For the empath, this is what happens when we allow ourselves to absorb information without venting it out. It creates a blockage within that translates as a bottomless pit of pain and would soon lead to despair if we didn’t deal with it. Sadly there are many empaths captured within the densities of this planet who don’t know how to deal with feelings they have attracted to themselves through observation.
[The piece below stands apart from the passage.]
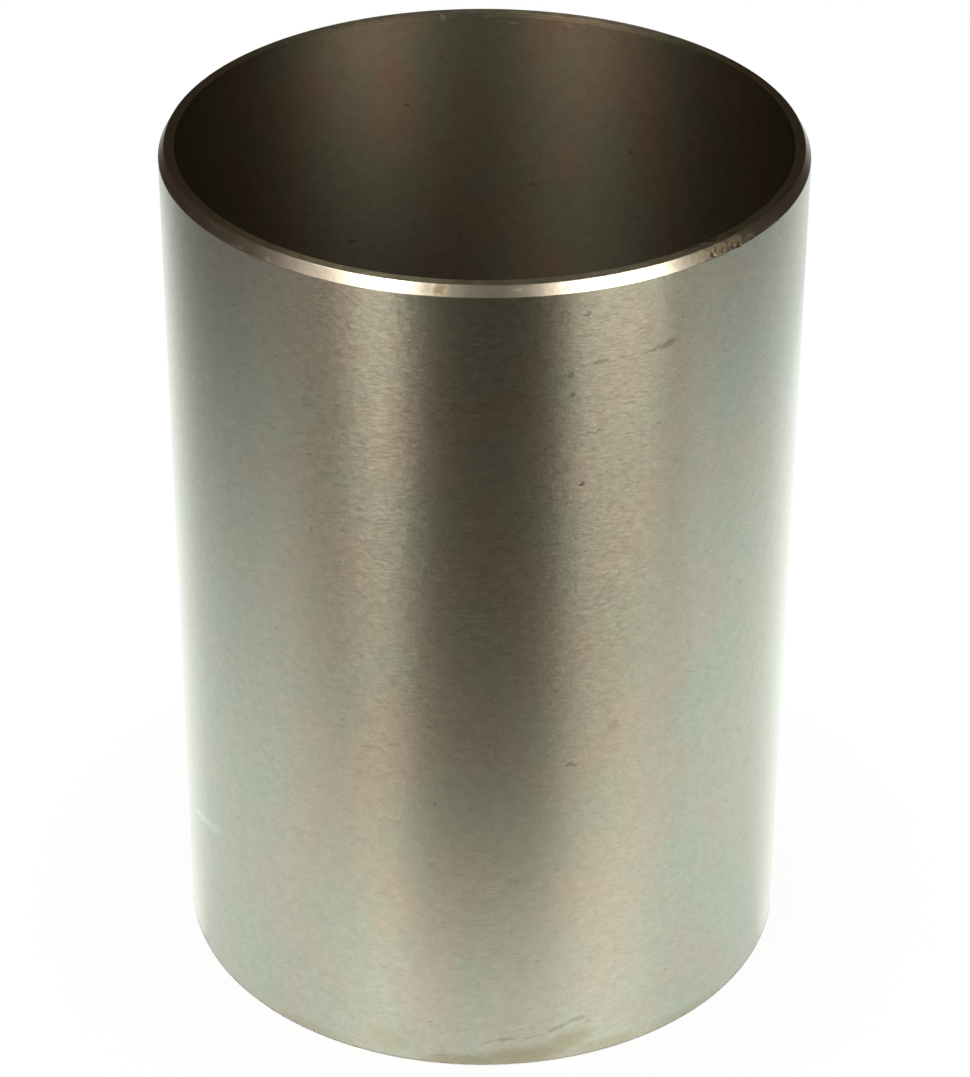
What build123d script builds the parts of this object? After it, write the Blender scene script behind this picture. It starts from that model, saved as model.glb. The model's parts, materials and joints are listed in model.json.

Earth as a destination of temporary abode is not friendly to empaths. It’s not the actual planet, but it’s programming. You have something here that is absolutely terrifying, incomprehensible and destructive to all empaths and of course to all victims of this thing. It is called predation. This world functions within an obsolete operating system that demands life for life. Life on earth is split between being victim, as in food; and that which survives by killing and eating others. Not only is man not immune to this but is the species that uses the concept more than any other. Man is the king of predators. Not only does he kill other life for food, pleasure, and entertainment, but makes a great show of killing millions of his own species for profit and often, for pleasure. Sadly for the victims of the predator their only “defence” is to become prolific in numbers, thus exacerbating their eternal pain.
Any “starfarer” who happens to dwell for a time on this world would tell you this is a totally obsolete concept. In fact deep down you all know this. Yet it seems it cannot be shaken. Somehow there’s always an excuse ready to be spouted to justify killing, whether it’s from the hunter, the “snagger” fisherman, the “farmer,” the butcher, or the spokesperson for the military industrial complex. Predatory killing is part and parcel of this world’s modus operandi and those who rule it are not going to consider other ways as long as their way is profitable and feeds them power which they need not obtain through their own efforts.
For the empath, there is no comfort available anywhere on this world. It’s sickness is ubiquitous. The final solution is departure.
Meanwhile, one must process the information, store and divest the mind of its presence. File and forget, day after day after day. But in order to make sense of this before it goes in deep storage it is periodically necessary to stand and just feel. Put up with the terrible discomfort of one’s mind residing temporarily in a small but intensely, excruciatingly painful hell.